Cavar una zanja o una canaleta, en la tierra azabache, dura, apisonada, es la tarea. Cavar la zanja mientras se mira para los costados y sólo hay agua y más tierra mojada, y agua agua agua. Tantas veces esperamos la lluvia, tantas veces suplicamos por ella en esta ciudad sin río. Ahora, hay mujeres con sus hijxs descalzxs que se organizan para cavar una zanja que lxs salve de la lluvia permitiendo escurrir la bronca y la impotencia. Allí donde no llega ningún Estado, allí donde sólo son valiosos los votos en cada elección, pero durante el resto de la vida, la vida pesa llena de olvidos. Ante el paisaje desolador, me asombra la alegría y la fortaleza de esas mujeres.
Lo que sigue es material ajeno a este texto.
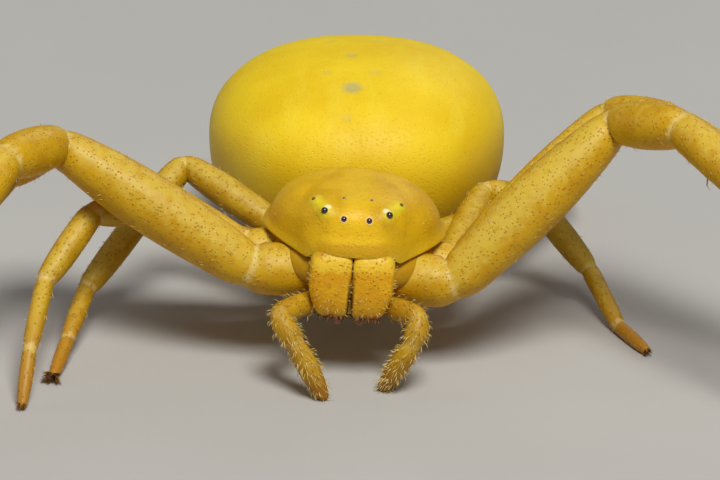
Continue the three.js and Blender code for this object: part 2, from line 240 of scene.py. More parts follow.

Y siempre la presente sonrisa de lxs niñxs, siempre. Me aferro al mango de la pala para no marearme en esa dentadura inocente. Penetro, ahueco, hundo, socavo enérgicamente la tierra bruna, con lo que dan mis pocas fuerzas, pero cavo. La humedad se pegotea en las jarras con jugos y cervezas compartidas. Apuro el trago para seguir. Para no atragantarme, sonrío y cavo. Cavamos. La zanja no alcanzará para salvar los ranchos. La madrugada traerá relámpagos que iluminarán el camino inundado desde el hogar a la casa de todxs. Y habrá colchones secos, frazadas, y un arrullo tibio de canción de cuna compartida.
Esa noche se tenderán puentes, nos cuidaremos. La mañana nos traerá leche con chocolate en manos solidarias y habrá fueguitos en ropas nuevas y abrazos con gusto a arroz con pollo. Darle la espalda a la lluvia, para abrazar soles, por una vez. Diques de esperanza, desagües de solidaridad sorprenden y contienen el agua que invade. Lxs niñxs juegan en el galpón, como llamamos amorosamente a la Estación, que es centro cultural y centro de evacuadxs al mismo tiempo. Siento que la dignidad existe y se agita una frase del I-Ching en mi cabeza: No estés triste; debes ser como el sol al mediodía. Plenitud del sol al mediodía. Eso fuimos en medio de la noche de toda noche. Lxs niñxs nos enseñan paciencia y soles. Sólo quisiera soles para esxs niñxs, como los que alguna vez tuve.
Sale el sol, sale la siesta. Paseo por los pastos de una callecita arbolada. Aromas de hojas de eucaliptus se elevan desde las plantas de mis pies y deambulan entre mis axilas y mi cuello empujando las fosas nasales hasta hacerlas vibrar. Aromas pesados y redondos como gotas de lluvia en verano. Una sinapsis alocada me provoca el vértigo de mil imágenes por segundo. Me aferro al olor que empuja los recuerdos, volviendo y revolviendo a mi niñayó. El eterno retorno es eso: siempre regresar a la niñez, esa matria. Soy una eterna recienvenida y me pliego en el montoncito de hojas de eucaliptus quemadas por lxs vecinxs en cada casa, suerte de alambique casero en el que se destilan los sueños que se llevan la humedad y los mosquitos. Desde esa niña que fui, lanzo un conjuro: ¡que se los lleve pronto!